HSG-12M: A Large-Scale Benchmark of Spatial Multigraphs from the Energy Spectra of Non-Hermitian Crystals

This paper introduces Poly2Graph, an automated pipeline for generating HSG-12M, a pioneering 16.7-million-scale dataset of spatial multigraphs derived from non-Hermitian crystal energy spectra, which bridges condensed matter physics and geometry-aware graph learning by preserving vital geometric information often discarded in existing benchmarks.

Xianquan Yan, Hakan Akgün, Kenji Kawaguchi, N. Duane Loh, Ching Hua Lee

Published 2026-03-06
📖 5 min read🧠 Deep dive

Imagine you are trying to understand the "personality" of a complex machine, like a quantum crystal, just by looking at the sounds it makes. In the world of physics, these "sounds" are called energy spectra. For a long time, scientists have known that if you plot these sounds on a map, they form beautiful, intricate shapes—loops, spirals, and tangled webs. These shapes are like fingerprints; they tell you everything about how the machine works, how it conducts electricity, or if it has hidden superpowers.

However, there was a huge problem: No one had a map of these fingerprints.

Until now.

This paper introduces HSG-12M, a massive new library containing 12 million of these energy fingerprints. But it's not just a library; it's a revolution in how we use AI to discover new materials. Here is the simple breakdown:

1. The Problem: The "Manual Drawing" Bottleneck

Imagine you are an art critic trying to study the style of a painter. But instead of a gallery, you have to visit every single artist's studio, watch them paint one stroke at a time, and manually trace their work onto a piece of paper. That is what scientists were doing with these quantum crystals. They had to calculate the energy shapes by hand, one by one. It was slow, tedious, and impossible to do for millions of examples. Without a big dataset, AI (which needs mountains of data to learn) was stuck.

2. The Solution: The "Magic Printer" (Poly2Graph)

The authors built a tool called Poly2Graph.
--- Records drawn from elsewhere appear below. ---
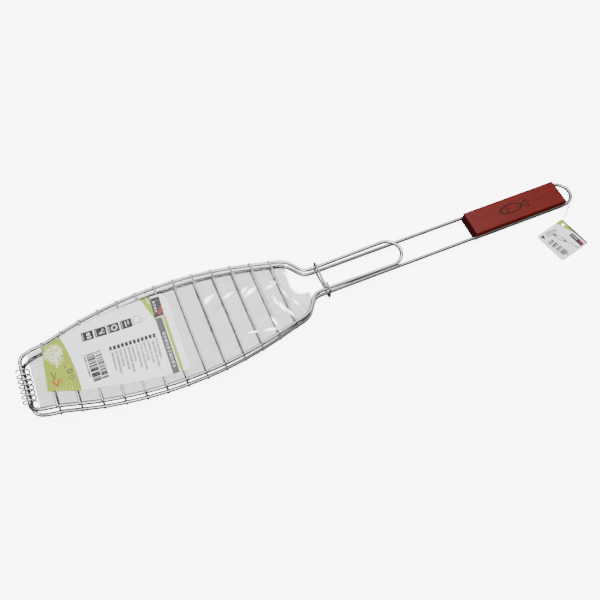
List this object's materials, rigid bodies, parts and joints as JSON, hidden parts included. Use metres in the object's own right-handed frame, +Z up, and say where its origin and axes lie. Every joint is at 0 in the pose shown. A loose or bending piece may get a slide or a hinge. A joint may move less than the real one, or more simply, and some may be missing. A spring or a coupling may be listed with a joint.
{
  "type": "fish grill basket",
  "caption": "Long-handled fish-shaped wire grill basket that opens on a coil hinge, locks with a sliding ring and has a wooden grip.",
  "frame": {"origin": "under the middle of the basket's length and width, on the surface that it stands on (the tag and its string not counted)", "axes": "+X from the hinge to the hanging loop, +Y to the left seen from the hinge, +Z up"},
  "size_m": [0.6489, 0.1381, 0.0262],
  "materials": {
    "frame_wire": "nickel-bright drawn steel wire, softly polished",
    "rung_wire": "nickel-bright thin steel wire",
    "hinge_coil": "spring-steel wire, satin",
    "lock_ring": "dull grey steel wire",
    "handle_grip": "red-brown stained hardwood, varnished",
    "insert_card": "printed coated paper card, plain green and white shapes",
    "film_cover": "clear polypropylene film, glossy and wrinkled",
    "hang_tag": "folded coated paper tag",
    "string": "clear nylon line"
  },
  "bodies": {
    "bottom_half": {"bottom_frame": "frame_wire", "bottom_rung_01": "rung_wire", "bottom_rung_02": "rung_wire", "bottom_rung_03": "rung_wire", "bottom_rung_04": "rung_wire", "bottom_rung_05": "rung_wire", "bottom_rung_06": "rung_wire", "bottom_rung_07": "rung_wire", "bottom_rung_08": "rung_wire", "bottom_rung_09": "rung_wire", "bottom_rung_10": "rung_wire", "bottom_rung_11": "rung_wire", "bottom_rung_12": "rung_wire", "bottom_rung_13": "rung_wire", "handle_grip": "handle_grip", "hang_tag": "hang_tag", "tag_string": "string", "string_knot": "string"},
    "hinge_coil": {"hinge_coil": "hinge_coil"},
    "top_half": {"top_frame": "frame_wire", "top_rung_01": "rung_wire", "top_rung_02": "rung_wire", "top_rung_03": "rung_wire", "top_rung_04": "rung_wire", "top_rung_05": "rung_wire", "top_rung_06": "rung_wire", "top_rung_07": "rung_wire", "top_rung_08": "rung_wire", "top_rung_09": "rung_wire", "top_rung_10": "rung_wire", "top_rung_11": "rung_wire", "top_rung_12": "rung_wire", "top_rung_13": "rung_wire", "insert_card": "insert_card", "film_cover": "film_cover"},
    "lock_ring": {"lock_ring": "lock_ring"}
  },
  "joints": [
    {"name": "coil_hinge", "type": "hinge", "parent": "bottom_half", "child": "hinge_coil", "pos_m": [-0.31727, 0, 0.0093], "axis": [0, -1, 0], "range_deg": [0, 89.4]},
    {"name": "top_hinge", "type": "hinge", "parent": "hinge_coil", "child": "top_half", "pos_m": [-0.31727, 0, 0.0159], "axis": [0, -1, 0], "range_deg": [0, 89.4]},
    {"name": "ring_slide", "type": "slide", "parent": "bottom_half", "child": "lock_ring", "axis": [1, 0, 0], "range_m": [0, 0.178]}
  ],
  "couplings": [
    {"joint": "coil_hinge", "follows": "top_hinge", "ratio": 1}
  ]
}
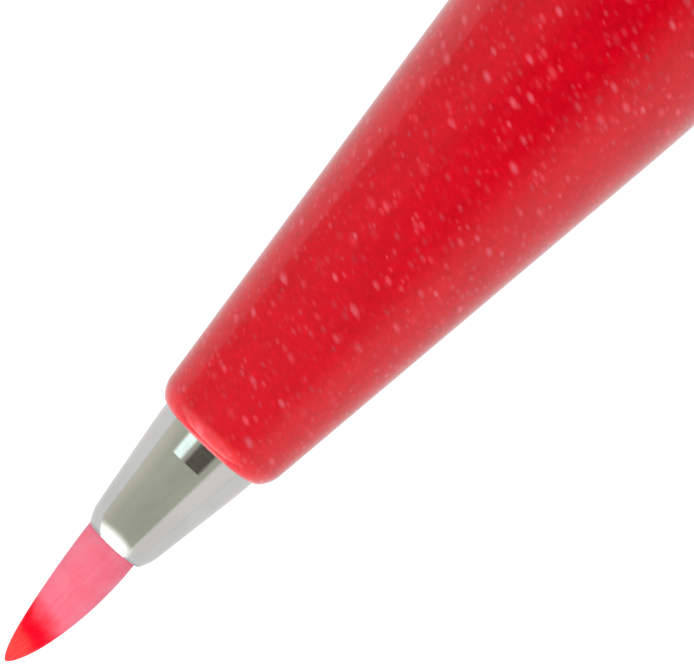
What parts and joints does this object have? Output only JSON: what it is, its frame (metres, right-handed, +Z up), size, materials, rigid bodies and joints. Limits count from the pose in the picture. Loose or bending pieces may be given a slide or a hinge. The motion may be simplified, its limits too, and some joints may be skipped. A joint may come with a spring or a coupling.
{
  "type": "brush pen",
  "caption": "Round refillable brush pen: tapered grip with a metal ferrule and pointed hair brush, ink cartridge inside, and a clip cap pushed on the tail.",
  "frame": {"origin": "on the table under the middle of the pen's box", "axes": "+X along the pen's axis from the brush point to the crown of the cap, +Z up from the table the pen lies on"},
  "size_m": [0.1712, 0.016, 0.0149],
  "materials": {
    "glitter_red": "glossy red plastic with fine pink-white glitter",
    "bright_metal": "bright, slightly soft polished plating",
    "brush_hair": "pink nylon hair, wet red point",
    "black_plastic": "moulded",
    "clear_plastic": "clear moulded",
    "ink_plastic": "translucent, full of red ink",
    "white_plastic": "moulded",
    "seal_rubber": "smooth",
    "brass": "turned",
    "steel": "polished ball"
  },
  "bodies": {
    "barrel": {"barrel": "glitter_red", "thread_insert": "brass", "tail_plug": "bright_metal"},
    "ring": {"grip_ring": "bright_metal"},
    "grip": {"grip_section": "glitter_red", "ferrule": "bright_metal", "tuft_root": "brush_hair", "root_weld": "brush_hair", "root_collar": "white_plastic", "ink_wick": "brush_hair", "feed_collector": "black_plastic", "feed_seal": "seal_rubber", "spike_housing": "clear_plastic", "ink_cartridge": "ink_plastic"},
    "tuft": {"bristle_tuft": "brush_hair"},
    "ball": {"mixing_ball": "steel"},
    "cap": {"cap_shell": "glitter_red", "cap_band": "bright_metal", "cap_liner": "white_plastic", "cap_crown": "bright_metal", "crown_nut": "brass", "clip_ring": "bright_metal"},
    "clip": {"clip_arm": "bright_metal"}
  },
  "joints": [
    {"name": "grip_advance", "type": "slide", "parent": "barrel", "child": "ring", "axis": [-1, 0, 0], "range_m": [0, 0.0081]},
    {"name": "grip_turn", "type": "hinge", "parent": "ring", "child": "grip", "pos_m": [-0.03998, 0.0005, 0.00747], "axis": [-1, 0, 0], "range_deg": [0, 2304]},
    {"name": "tuft_bend", "type": "hinge", "parent": "grip", "child": "tuft", "pos_m": [-0.07983, 0.0005, 0.00747], "axis": [0, 0, 1], "range_deg": [-25, 25], "stiffness_Nm_per_rad": 0.0002},
    {"name": "ball_roll", "type": "slide", "parent": "grip", "child": "ball", "axis": [1, 0, 0], "range_m": [-0.021, 0.025]},
    {"name": "cap_pull", "type": "slide", "parent": "barrel", "child": "cap", "axis": [1, 0, 0], "range_m": [0, 0.036]},
    {"name": "clip_flex", "type": "hinge", "parent": "cap", "child": "clip", "pos_m": [0.0817, -0.00643, 0.0018], "axis": [0, -0.6331, 0.7741], "range_deg": [0, 6], "stiffness_Nm_per_rad": 0.5}
  ],
  "couplings": [
    {"joint": "grip_advance", "follows": "grip_turn", "m_per_rad": 0.00019894}
  ]
}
Think of this as a high-speed, automated 3D printer for data.

  • How it works: You feed it the mathematical "recipe" of a crystal (its Hamiltonian).
  • What it does: Instead of a human spending hours drawing, Poly2Graph instantly calculates the energy shape and turns it into a digital graph (a network of dots and lines).
  • The Speed: It is 100,000 times faster than the old methods. It turned a job that would take centuries into a job that took a few days.

3. The Dataset: HSG-12M (The "Library of Fingerprints")
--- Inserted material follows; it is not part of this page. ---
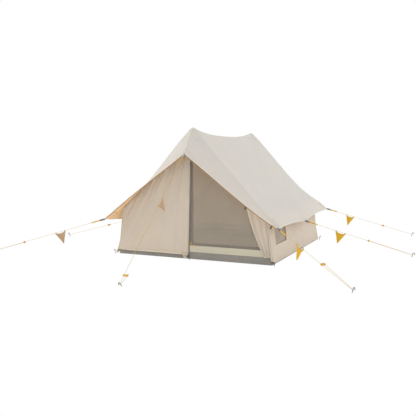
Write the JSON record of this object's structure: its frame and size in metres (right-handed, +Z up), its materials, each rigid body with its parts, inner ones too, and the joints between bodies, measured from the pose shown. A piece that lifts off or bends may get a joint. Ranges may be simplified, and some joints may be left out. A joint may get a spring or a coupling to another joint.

Using this magic printer, the team created HSG-12M.

  • Size: It contains 11.6 million static shapes and 5.1 million shapes that show how the patterns change over time.
  • Diversity: It covers 1,401 different types of crystal recipes.
  • The "Secret Sauce" (Spatial Multigraphs): This is the most important part.
    • Most AI graph datasets are like simple subway maps: "Station A connects to Station B." There is only one line.
    • HSG-12M is like a real city map. Between Station A and Station B, there might be a highway, a bike path, a river, and a train track. All these are different connections between the same two points.
    • In physics, these "multiple paths" carry vital information. If you squish them into a single line (like most AI does), you lose the secret geometry. HSG-12M keeps all the paths separate, preserving the full 3D shape of the data.

4. Why This Matters: The "Reverse Engineering" Dream

Why do we care about 12 million weird shapes? Because of Inverse Design.

  • The Old Way: "I have a crystal. Let me calculate what its energy shape looks like." (Forward problem).
  • The New Way (AI): "I want a material that does this specific thing (like conducting electricity with zero resistance). What should the crystal look like?"
    • With HSG-12M, you can show an AI a desired shape (a fingerprint) and ask, "Which crystal recipe makes this?"
    • The AI can then suggest a shortlist of materials for scientists to build. This could lead to super-fast computers, better solar panels, or new medical sensors.

5. The "Universal Translator"

The paper also makes a fascinating claim: Everything is a graph.
The authors show that you can turn not just crystals, but also matrices (math grids) and polynomials (equations) into these same energy fingerprints.

  • Imagine a universal translator that turns a complex math equation into a picture of a tangled knot.
  • If you can turn any math problem into a graph, you can use the same AI tools to solve problems in physics, chemistry, and pure mathematics.

Summary Analogy

Think of the universe as a giant library of books (materials).

  • Before: Scientists could only read a few pages of a few books by hand.
  • Poly2Graph: A robot that instantly reads every book and draws a picture of its story.
  • HSG-12M: A massive gallery of 12 million of these drawings, organized by genre.
  • The Result: Now, if you want to write a story about a "super-material," you can look at the gallery, find the perfect picture, and tell the robot, "Build me the book that matches this picture."

This paper provides the data, the tool, and the theory to finally let AI help us design the materials of the future.